Cambiamenti stagionali nei livelli d'acqua del lago Poyang
Cambiamenti stagionali nei livelli d'acqua del lago Poyang

Un altro interessante settore in cui i satelliti contribuiscono è la gestione delle risorse e anche questa estate, da più parti è stata denunciata una carenza di acqua, specialmente per le coltivazioni. Quale è la situazione dallo spazio?

Il problema della carenza idrica è molto complesso, perché sotto questa definizione – che immediatamente fa pensare a una diminuzione di piogge – si nascondono, com’è noto, problemi di gestione dei bacini idrici e di distribuzione. I geologi e meteorologi ci assicurano che, a parte casi molto specifici, in media le precipitazioni sono state in linea con il passato.

Per tornare al segmento spaziale, la Commissione Europea e l’ESA stanno sviluppando una serie di satelliti per il monitoraggio globale dell’ambiente. Sono satelliti di servizio, che nascono per rispondere in tempo reale a richieste specifiche, come la domanda che mi hai fatto. Alla base di ciascun progetto a cui è stato dato il via libera ci siamo chiesti quali dati, presentati in quale modo, con quali tempi, sono utili ai potenziali utenti del satellite. Nei prossimi anni raccoglieremo i frutti di questi sforzi.

Nota:

Le interviste

Dal maggio 2000, con cadenza settimanale, RAI NEWS 24 - canale televisivo digitale della RAI dedicato all'aggiornamento in tempo reale - riserva all'ESA uno spazio di approfondimento di 5 minuti: un'intervista su una notizia di attualità legata alle attività nello spazio.

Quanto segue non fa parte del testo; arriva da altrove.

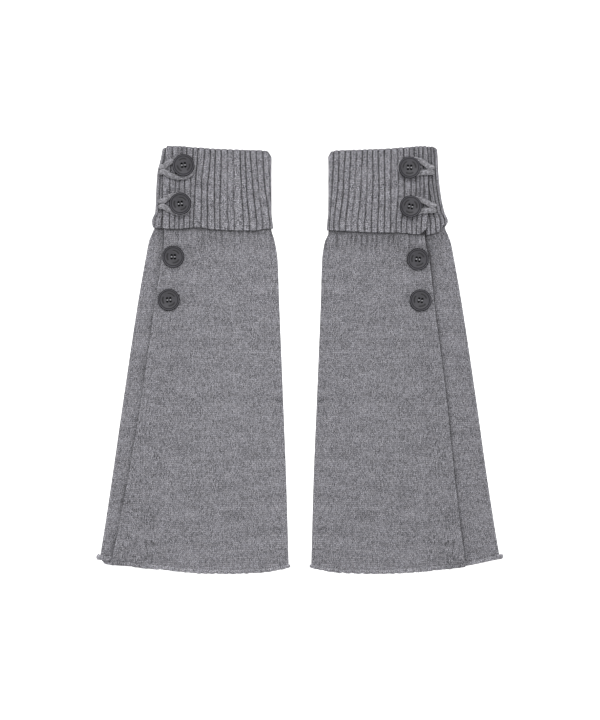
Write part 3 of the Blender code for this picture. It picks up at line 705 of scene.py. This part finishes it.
def girth(leg, y):
    # how far round the cuff each zone starts, at its outer face
    p = pathFacts(leg, "cuff", y)
    starts = [p["frontEdge"], p["stepX"], p["stepX"] + p["ramp"], p["plainX"]]
    starts.append(starts[3] + math.pi * (p["plainTurn"] + cuffOut))
    starts.append(starts[4] + p["plainX"] - p["lapX"])
    starts.append(starts[5] + math.pi * (p["lapTurn"] + cuffOut))
    starts.append(starts[6] + p["underEdge"] - p["lapX"])
    return starts, p["plainTurn"] + cuffOut


def zoneAt(starts, around):
    zone = sum((around > start).astype(int) for start in starts[1:7])
    low = np.choose(zone, starts[:7])
    high = np.choose(zone, starts[1:8])
    return np.clip(zone + (around - low) / (high - low), 0, 7)


def cuffY(leg, u, s):
    turn = form["turnPitch"] / 2
    x, _, outX, _ = wallPath(leg, "cuff", u, form["topY"])
    top = edgeAt(cuffTop, x + outX * cuffOut) - turn - form["ribWall"] / 2 - form["ribHeight"]
    x, _, outX, _ = wallPath(leg, "cuff", u, form["seamY"])
    x = x + outX * cuffOut
    bottom = edgeAt(leg["cuffEdge"], x)
    bottom = np.where(u <= lapFold, bottom, mix(bottom, edgeAt(leg["lapEdge"], x), ease(u - lapFold)))
    # the lap's lower corner is drawn up
    fronts = sorted((row[0], row[2]) for row in leg["cuff"])
    fromFront = x - curveAt(*zip(*fronts), ribs["cornerY"])
    corner = np.square(np.clip(1 - fromFront / ribs["cornerReach"], 0, 1))
    bottom = bottom + np.where(u < rampZone, leg["cuffCorner"] * corner, 0)
    inner = mix(form["seamY"] + form["gap"], top, np.minimum(s, 1))
    return np.where(s > 2, mix(top, bottom, s - 2), inner), top, bottom


def grooveLines(leg):
    # each groove as a function of girth's starts and y, in the order they are knitted
    def measured(groove):
        def line(starts, radius, y):
            x = curveAt(ribs["measuredAt"], groove[::-1], y)
            past = np.arcsin(np.clip((x - starts[3]) / radius, 0, 1))
            return np.where(x > starts[3], starts[3] + radius * past, x)
        return line

    def between(k, share):
        return lambda starts, radius, y: mix(starts[k], starts[k + 1], share)

    lines = [between(lapZone, 0)] + [measured(groove) for groove in leg["grooves"]]
    lines += [between(plainFold, share) for share in (0.6, 1)]
    lines += [between(backZone, k / ribs["backRibs"]) for k in range(1, ribs["backRibs"] + 1)]
    lines += [between(lapFold, share) for share in (0.5, 1)]
    return lines + [between(underZone, share) for share in (*leg["strip"], 1)]


def cuffColumns(count):
    # each column's rib and its share of the way across it, closest at the grooves and cut edges
    columns = []
    for k in range(count):
        steps = ribs["edgeSteps"] if k == 0 else ribs["steps"]
        if k == count - 1:
            steps = [0] + [1 - step for step in ribs["edgeSteps"][:0:-1]]
        columns += [(k, step) for step in steps]
    columns.append((count - 1, 1.0))
    return np.array([k for k, _ in columns]), np.array([step for _, step in columns])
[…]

I servizi vengono ritrasmessi ulteriormente su RAI International e RAI 3. Si va dagli approfondimenti sulla Stazione Spaziale Internazionale, alle scoperte scientifiche dei satelliti dedicati all'astronomia, alle applicazioni concrete legate alle osservazioni della Terra dallo spazio.

Il giornalista della Rai, Lorenzo di Las Plassas, passa cinque minuti con il rappresentante dell'ESA, Stefano Sandrelli, per dare un'idea dell'argomento e per approfondirne un aspetto, in modo che, leggendo di seguito le interviste relative a uno stesso settore se ne abbia uno spaccato sempre più ampio, venendo a conoscenza di cose sempre nuove.